** BEGIN **

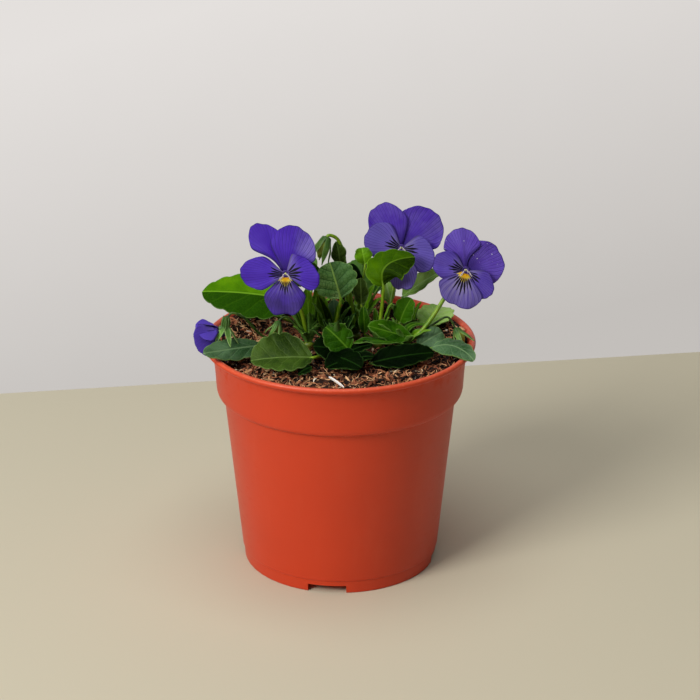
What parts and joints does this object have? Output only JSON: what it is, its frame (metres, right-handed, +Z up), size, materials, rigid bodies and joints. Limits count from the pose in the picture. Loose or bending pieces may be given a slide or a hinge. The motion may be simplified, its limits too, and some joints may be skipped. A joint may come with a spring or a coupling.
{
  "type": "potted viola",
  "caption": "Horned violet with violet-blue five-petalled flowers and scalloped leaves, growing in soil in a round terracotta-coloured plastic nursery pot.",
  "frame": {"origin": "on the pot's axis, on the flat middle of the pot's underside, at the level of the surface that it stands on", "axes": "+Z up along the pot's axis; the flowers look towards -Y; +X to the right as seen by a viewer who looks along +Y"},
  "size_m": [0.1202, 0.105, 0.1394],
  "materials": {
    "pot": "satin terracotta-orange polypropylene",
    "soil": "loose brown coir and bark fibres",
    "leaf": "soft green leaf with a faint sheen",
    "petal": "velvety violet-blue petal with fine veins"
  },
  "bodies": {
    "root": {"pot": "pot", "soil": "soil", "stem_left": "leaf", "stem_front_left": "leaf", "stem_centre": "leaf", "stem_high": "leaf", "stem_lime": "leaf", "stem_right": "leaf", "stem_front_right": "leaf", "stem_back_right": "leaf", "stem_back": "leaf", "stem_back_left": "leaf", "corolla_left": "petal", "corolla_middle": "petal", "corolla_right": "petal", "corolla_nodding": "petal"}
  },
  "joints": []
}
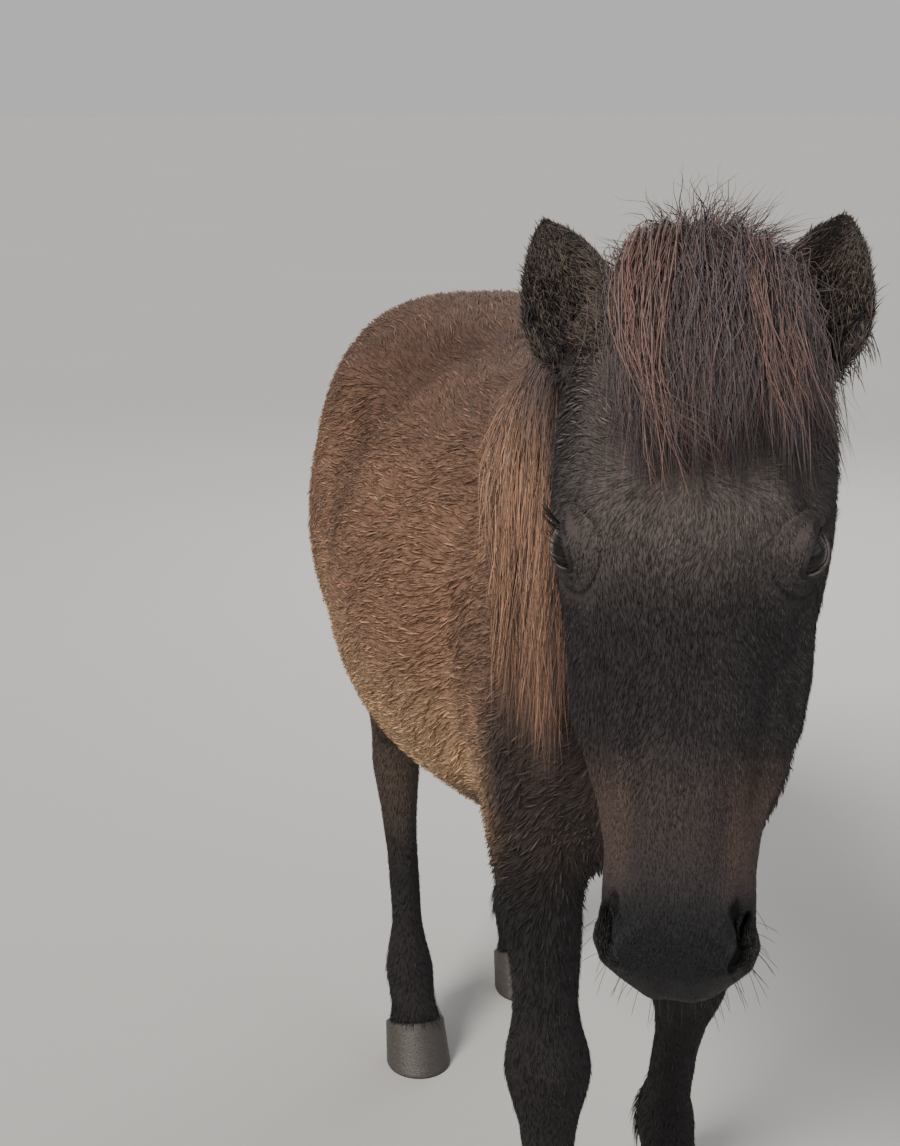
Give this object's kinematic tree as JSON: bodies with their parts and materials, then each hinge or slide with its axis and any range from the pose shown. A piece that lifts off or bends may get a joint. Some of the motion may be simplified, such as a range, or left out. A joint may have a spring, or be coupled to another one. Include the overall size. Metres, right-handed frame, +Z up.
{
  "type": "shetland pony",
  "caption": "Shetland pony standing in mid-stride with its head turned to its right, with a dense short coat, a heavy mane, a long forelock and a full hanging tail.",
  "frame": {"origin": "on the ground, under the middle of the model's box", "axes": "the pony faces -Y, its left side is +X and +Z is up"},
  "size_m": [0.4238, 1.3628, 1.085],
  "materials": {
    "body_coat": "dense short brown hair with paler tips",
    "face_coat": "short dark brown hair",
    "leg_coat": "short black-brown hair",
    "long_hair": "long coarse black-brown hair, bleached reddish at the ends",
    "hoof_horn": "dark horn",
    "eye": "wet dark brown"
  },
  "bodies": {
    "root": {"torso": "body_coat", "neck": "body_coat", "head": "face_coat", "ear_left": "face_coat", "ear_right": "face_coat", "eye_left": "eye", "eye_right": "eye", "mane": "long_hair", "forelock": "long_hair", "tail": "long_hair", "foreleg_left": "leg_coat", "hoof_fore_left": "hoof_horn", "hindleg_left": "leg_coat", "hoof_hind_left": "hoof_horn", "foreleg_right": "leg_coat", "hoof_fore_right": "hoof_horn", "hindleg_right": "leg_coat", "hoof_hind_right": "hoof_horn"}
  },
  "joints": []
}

** END **

**Direction**
Reproduce all of the records exactly.

**Answer to this problem**
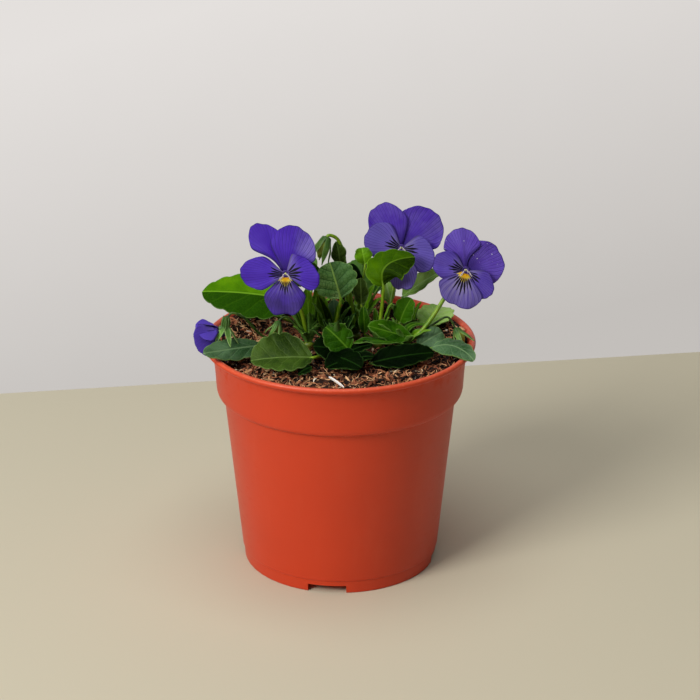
What parts and joints does this object have? Output only JSON: what it is, its frame (metres, right-handed, +Z up), size, materials, rigid bodies and joints. Limits count from the pose in the picture. Loose or bending pieces may be given a slide or a hinge. The motion may be simplified, its limits too, and some joints may be skipped. A joint may come with a spring or a coupling.
{
  "type": "potted viola",
  "caption": "Horned violet with violet-blue five-petalled flowers and scalloped leaves, growing in soil in a round terracotta-coloured plastic nursery pot.",
  "frame": {"origin": "on the pot's axis, on the flat middle of the pot's underside, at the level of the surface that it stands on", "axes": "+Z up along the pot's axis; the flowers look towards -Y; +X to the right as seen by a viewer who looks along +Y"},
  "size_m": [0.1202, 0.105, 0.1394],
  "materials": {
    "pot": "satin terracotta-orange polypropylene",
    "soil": "loose brown coir and bark fibres",
    "leaf": "soft green leaf with a faint sheen",
    "petal": "velvety violet-blue petal with fine veins"
  },
  "bodies": {
    "root": {"pot": "pot", "soil": "soil", "stem_left": "leaf", "stem_front_left": "leaf", "stem_centre": "leaf", "stem_high": "leaf", "stem_lime": "leaf", "stem_right": "leaf", "stem_front_right": "leaf", "stem_back_right": "leaf", "stem_back": "leaf", "stem_back_left": "leaf", "corolla_left": "petal", "corolla_middle": "petal", "corolla_right": "petal", "corolla_nodding": "petal"}
  },
  "joints": []
}
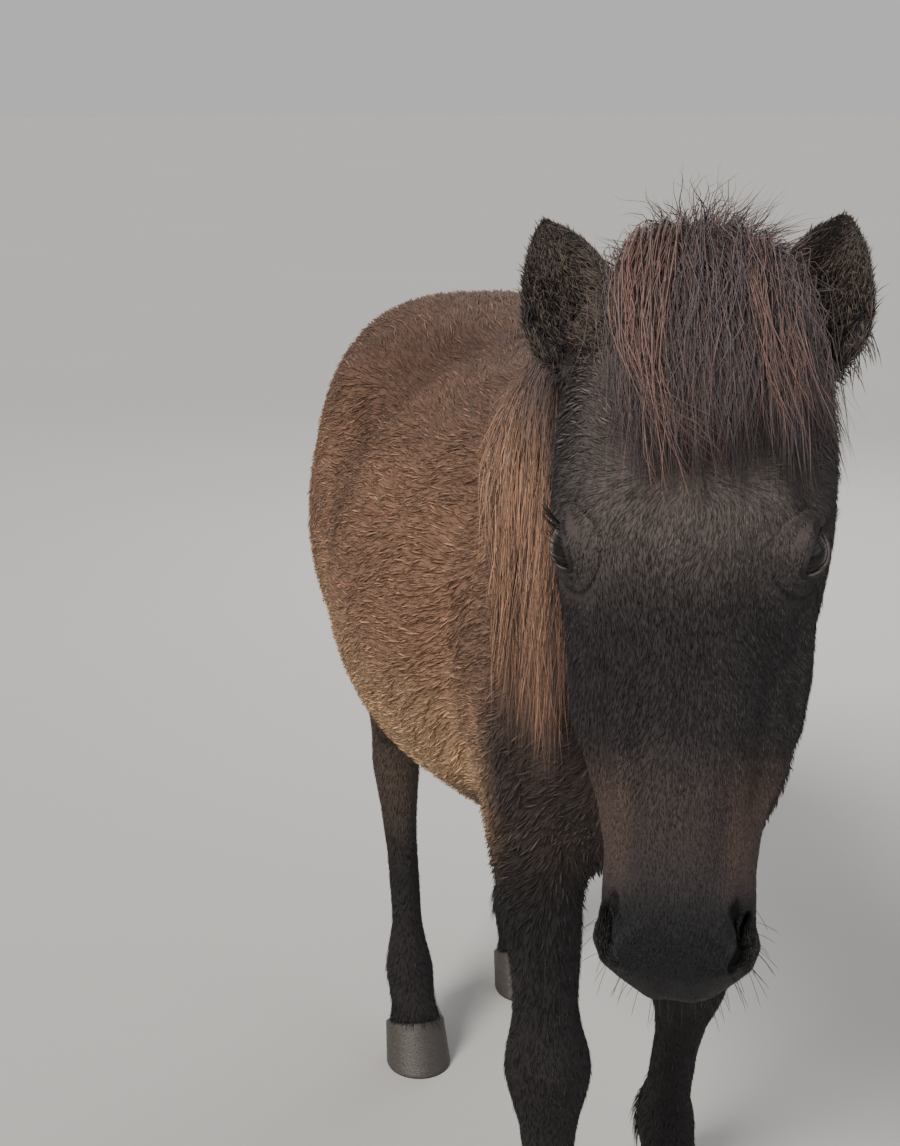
Give this object's kinematic tree as JSON: bodies with their parts and materials, then each hinge or slide with its axis and any range from the pose shown. A piece that lifts off or bends may get a joint. Some of the motion may be simplified, such as a range, or left out. A joint may have a spring, or be coupled to another one. Include the overall size. Metres, right-handed frame, +Z up.
{
  "type": "shetland pony",
  "caption": "Shetland pony standing in mid-stride with its head turned to its right, with a dense short coat, a heavy mane, a long forelock and a full hanging tail.",
  "frame": {"origin": "on the ground, under the middle of the model's box", "axes": "the pony faces -Y, its left side is +X and +Z is up"},
  "size_m": [0.4238, 1.3628, 1.085],
  "materials": {
    "body_coat": "dense short brown hair with paler tips",
    "face_coat": "short dark brown hair",
    "leg_coat": "short black-brown hair",
    "long_hair": "long coarse black-brown hair, bleached reddish at the ends",
    "hoof_horn": "dark horn",
    "eye": "wet dark brown"
  },
  "bodies": {
    "root": {"torso": "body_coat", "neck": "body_coat", "head": "face_coat", "ear_left": "face_coat", "ear_right": "face_coat", "eye_left": "eye", "eye_right": "eye", "mane": "long_hair", "forelock": "long_hair", "tail": "long_hair", "foreleg_left": "leg_coat", "hoof_fore_left": "hoof_horn", "hindleg_left": "leg_coat", "hoof_hind_left": "hoof_horn", "foreleg_right": "leg_coat", "hoof_fore_right": "hoof_horn", "hindleg_right": "leg_coat", "hoof_hind_right": "hoof_horn"}
  },
  "joints": []
}